**Task statement**
Set down the lines from the one containing "piece = cad_parts[node]" to the one containing "FOAM_STEP = 0.005", both lines included, exactly as they stand and with no other lines.

— START OF Recorded information —

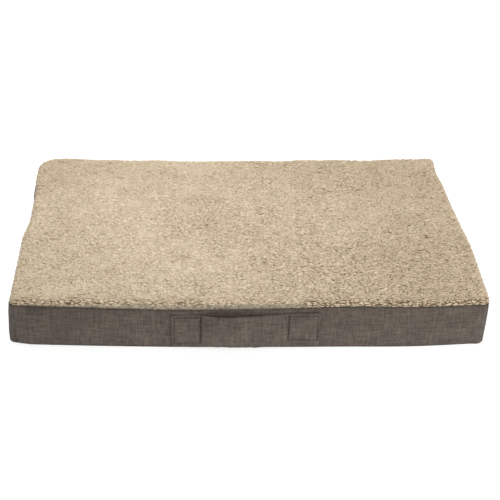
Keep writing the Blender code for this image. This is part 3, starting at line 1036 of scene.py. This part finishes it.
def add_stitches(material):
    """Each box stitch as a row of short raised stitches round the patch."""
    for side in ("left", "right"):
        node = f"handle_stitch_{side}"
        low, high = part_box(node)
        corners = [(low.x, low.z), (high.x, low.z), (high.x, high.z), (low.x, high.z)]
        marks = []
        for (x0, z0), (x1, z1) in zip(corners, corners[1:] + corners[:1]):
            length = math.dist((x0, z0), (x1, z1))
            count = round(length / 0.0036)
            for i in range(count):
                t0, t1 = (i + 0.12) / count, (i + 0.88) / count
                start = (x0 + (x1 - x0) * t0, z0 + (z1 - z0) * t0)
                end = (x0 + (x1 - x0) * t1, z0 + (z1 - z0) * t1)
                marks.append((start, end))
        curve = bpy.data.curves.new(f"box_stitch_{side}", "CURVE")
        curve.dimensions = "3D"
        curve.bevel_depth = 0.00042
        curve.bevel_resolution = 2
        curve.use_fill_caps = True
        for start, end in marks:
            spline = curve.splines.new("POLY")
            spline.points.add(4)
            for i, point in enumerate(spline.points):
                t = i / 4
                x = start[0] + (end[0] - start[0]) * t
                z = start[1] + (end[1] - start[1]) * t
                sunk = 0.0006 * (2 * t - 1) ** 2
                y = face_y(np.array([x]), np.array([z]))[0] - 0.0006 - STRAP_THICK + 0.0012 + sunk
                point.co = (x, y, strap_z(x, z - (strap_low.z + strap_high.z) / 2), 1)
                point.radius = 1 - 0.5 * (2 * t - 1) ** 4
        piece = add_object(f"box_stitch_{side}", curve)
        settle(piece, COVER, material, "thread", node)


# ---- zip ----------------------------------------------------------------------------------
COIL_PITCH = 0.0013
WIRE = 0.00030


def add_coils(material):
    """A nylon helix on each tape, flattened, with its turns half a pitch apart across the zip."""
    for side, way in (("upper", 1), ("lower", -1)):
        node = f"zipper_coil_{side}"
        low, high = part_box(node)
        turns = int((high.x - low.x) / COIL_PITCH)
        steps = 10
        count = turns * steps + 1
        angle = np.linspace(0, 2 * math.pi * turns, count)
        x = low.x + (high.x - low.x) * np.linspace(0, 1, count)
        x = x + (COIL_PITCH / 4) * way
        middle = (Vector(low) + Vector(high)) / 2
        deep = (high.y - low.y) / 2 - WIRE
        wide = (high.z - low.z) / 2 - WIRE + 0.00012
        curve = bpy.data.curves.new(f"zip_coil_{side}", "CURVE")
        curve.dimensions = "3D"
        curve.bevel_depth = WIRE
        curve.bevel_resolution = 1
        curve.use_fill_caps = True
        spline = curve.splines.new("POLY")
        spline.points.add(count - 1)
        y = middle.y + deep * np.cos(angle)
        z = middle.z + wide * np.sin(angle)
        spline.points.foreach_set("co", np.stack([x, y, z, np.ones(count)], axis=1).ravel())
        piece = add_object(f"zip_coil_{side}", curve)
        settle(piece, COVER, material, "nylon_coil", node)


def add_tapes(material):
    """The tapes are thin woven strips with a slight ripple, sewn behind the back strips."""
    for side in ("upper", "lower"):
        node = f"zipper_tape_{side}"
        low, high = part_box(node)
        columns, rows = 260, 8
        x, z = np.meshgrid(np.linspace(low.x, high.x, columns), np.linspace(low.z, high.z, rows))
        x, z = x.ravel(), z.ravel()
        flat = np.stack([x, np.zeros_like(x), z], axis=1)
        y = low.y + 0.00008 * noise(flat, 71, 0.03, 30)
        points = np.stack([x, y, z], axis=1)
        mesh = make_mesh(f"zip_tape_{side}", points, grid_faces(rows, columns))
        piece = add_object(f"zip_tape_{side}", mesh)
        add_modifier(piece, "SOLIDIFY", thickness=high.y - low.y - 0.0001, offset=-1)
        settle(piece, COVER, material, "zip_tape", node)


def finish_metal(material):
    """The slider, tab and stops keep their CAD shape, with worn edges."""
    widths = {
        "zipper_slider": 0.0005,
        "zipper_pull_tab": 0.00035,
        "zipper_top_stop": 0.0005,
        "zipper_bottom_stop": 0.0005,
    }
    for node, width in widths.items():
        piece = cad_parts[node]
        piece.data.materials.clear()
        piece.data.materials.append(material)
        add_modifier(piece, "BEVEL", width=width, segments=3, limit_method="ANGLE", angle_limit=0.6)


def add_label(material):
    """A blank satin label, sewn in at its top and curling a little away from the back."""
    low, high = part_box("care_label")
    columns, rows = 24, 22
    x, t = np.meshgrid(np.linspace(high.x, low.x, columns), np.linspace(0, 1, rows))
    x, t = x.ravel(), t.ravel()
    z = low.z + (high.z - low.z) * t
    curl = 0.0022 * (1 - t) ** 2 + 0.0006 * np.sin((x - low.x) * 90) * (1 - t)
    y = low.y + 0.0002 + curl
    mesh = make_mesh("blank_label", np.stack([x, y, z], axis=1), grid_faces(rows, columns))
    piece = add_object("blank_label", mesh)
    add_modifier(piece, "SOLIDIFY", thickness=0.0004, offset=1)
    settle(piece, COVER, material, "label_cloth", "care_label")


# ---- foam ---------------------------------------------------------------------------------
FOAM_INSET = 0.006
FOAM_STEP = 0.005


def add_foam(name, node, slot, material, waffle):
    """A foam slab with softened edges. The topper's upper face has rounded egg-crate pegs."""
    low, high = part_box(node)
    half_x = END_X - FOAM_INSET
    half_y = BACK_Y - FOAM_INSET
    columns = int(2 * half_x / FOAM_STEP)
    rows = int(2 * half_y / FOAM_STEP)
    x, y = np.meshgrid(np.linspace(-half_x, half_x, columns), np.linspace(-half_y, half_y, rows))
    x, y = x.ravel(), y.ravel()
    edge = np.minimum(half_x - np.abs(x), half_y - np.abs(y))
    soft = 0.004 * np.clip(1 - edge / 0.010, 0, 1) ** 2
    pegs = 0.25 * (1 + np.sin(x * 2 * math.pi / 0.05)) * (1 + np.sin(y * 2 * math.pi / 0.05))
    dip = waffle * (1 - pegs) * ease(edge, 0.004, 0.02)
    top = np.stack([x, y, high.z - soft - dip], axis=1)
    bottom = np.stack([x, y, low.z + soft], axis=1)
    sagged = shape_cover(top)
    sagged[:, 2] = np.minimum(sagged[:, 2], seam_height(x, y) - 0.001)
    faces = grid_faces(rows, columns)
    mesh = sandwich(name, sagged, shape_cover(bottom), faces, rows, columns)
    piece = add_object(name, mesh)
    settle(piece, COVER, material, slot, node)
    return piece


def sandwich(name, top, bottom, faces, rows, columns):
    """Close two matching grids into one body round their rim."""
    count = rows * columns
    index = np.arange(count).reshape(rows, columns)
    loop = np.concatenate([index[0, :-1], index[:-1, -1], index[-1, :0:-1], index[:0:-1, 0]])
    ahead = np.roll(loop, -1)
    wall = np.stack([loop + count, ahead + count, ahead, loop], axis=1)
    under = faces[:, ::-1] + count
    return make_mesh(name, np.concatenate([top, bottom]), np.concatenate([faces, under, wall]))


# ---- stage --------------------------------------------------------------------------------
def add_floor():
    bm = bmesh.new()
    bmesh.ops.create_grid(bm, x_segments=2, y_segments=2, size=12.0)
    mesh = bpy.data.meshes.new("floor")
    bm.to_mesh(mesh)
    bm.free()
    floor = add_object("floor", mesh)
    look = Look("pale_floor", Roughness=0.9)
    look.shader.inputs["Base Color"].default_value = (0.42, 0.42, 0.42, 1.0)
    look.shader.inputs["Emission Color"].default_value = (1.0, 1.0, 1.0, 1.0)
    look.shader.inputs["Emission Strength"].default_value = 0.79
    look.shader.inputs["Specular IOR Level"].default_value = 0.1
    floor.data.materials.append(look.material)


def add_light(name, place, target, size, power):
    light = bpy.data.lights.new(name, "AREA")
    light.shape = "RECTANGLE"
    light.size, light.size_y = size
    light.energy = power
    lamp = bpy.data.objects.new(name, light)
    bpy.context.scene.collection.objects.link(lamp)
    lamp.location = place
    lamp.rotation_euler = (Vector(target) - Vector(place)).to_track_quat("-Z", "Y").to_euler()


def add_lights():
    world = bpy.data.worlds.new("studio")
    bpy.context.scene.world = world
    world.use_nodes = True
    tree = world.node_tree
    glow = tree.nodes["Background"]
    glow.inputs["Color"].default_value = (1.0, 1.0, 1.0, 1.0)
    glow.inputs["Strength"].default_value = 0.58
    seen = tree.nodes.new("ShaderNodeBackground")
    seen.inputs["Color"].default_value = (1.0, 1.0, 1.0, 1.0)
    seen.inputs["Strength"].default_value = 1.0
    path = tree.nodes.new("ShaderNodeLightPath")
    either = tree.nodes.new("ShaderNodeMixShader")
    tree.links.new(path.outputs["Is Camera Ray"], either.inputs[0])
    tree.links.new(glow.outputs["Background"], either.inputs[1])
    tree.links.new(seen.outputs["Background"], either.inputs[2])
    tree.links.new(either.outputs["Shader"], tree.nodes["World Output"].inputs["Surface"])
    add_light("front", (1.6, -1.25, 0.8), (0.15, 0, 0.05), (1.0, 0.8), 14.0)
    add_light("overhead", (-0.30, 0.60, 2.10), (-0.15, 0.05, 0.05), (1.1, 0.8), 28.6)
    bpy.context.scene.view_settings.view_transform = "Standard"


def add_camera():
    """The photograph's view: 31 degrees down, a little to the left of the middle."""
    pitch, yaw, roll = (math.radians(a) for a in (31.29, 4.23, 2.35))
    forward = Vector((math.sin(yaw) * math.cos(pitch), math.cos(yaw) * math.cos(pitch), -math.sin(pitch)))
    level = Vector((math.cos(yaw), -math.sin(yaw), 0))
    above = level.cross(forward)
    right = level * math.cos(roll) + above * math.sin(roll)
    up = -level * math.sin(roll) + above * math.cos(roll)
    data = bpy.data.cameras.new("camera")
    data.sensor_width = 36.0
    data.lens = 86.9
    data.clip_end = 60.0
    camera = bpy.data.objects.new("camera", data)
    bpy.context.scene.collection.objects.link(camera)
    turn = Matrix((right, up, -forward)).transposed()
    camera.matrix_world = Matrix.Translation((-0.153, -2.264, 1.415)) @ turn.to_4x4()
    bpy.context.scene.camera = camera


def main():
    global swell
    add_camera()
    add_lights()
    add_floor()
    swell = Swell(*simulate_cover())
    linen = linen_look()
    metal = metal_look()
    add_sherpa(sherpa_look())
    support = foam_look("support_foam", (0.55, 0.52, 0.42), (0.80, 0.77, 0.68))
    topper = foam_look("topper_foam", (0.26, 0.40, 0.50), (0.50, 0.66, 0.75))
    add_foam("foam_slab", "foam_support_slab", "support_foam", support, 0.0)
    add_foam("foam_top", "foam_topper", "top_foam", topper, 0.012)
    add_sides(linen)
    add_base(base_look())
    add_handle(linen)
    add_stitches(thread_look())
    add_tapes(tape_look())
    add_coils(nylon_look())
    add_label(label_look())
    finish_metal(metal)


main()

— END OF Recorded information —

**Correct answer**
        piece = cad_parts[node]
        piece.data.materials.clear()
        piece.data.materials.append(material)
        add_modifier(piece, "BEVEL", width=width, segments=3, limit_method="ANGLE", angle_limit=0.6)


def add_label(material):
    """A blank satin label, sewn in at its top and curling a little away from the back."""
    low, high = part_box("care_label")
    columns, rows = 24, 22
    x, t = np.meshgrid(np.linspace(high.x, low.x, columns), np.linspace(0, 1, rows))
    x, t = x.ravel(), t.ravel()
    z = low.z + (high.z - low.z) * t
    curl = 0.0022 * (1 - t) ** 2 + 0.0006 * np.sin((x - low.x) * 90) * (1 - t)
    y = low.y + 0.0002 + curl
    mesh = make_mesh("blank_label", np.stack([x, y, z], axis=1), grid_faces(rows, columns))
    piece = add_object("blank_label", mesh)
    add_modifier(piece, "SOLIDIFY", thickness=0.0004, offset=1)
    settle(piece, COVER, material, "label_cloth", "care_label")


# ---- foam ---------------------------------------------------------------------------------
FOAM_INSET = 0.006
FOAM_STEP = 0.005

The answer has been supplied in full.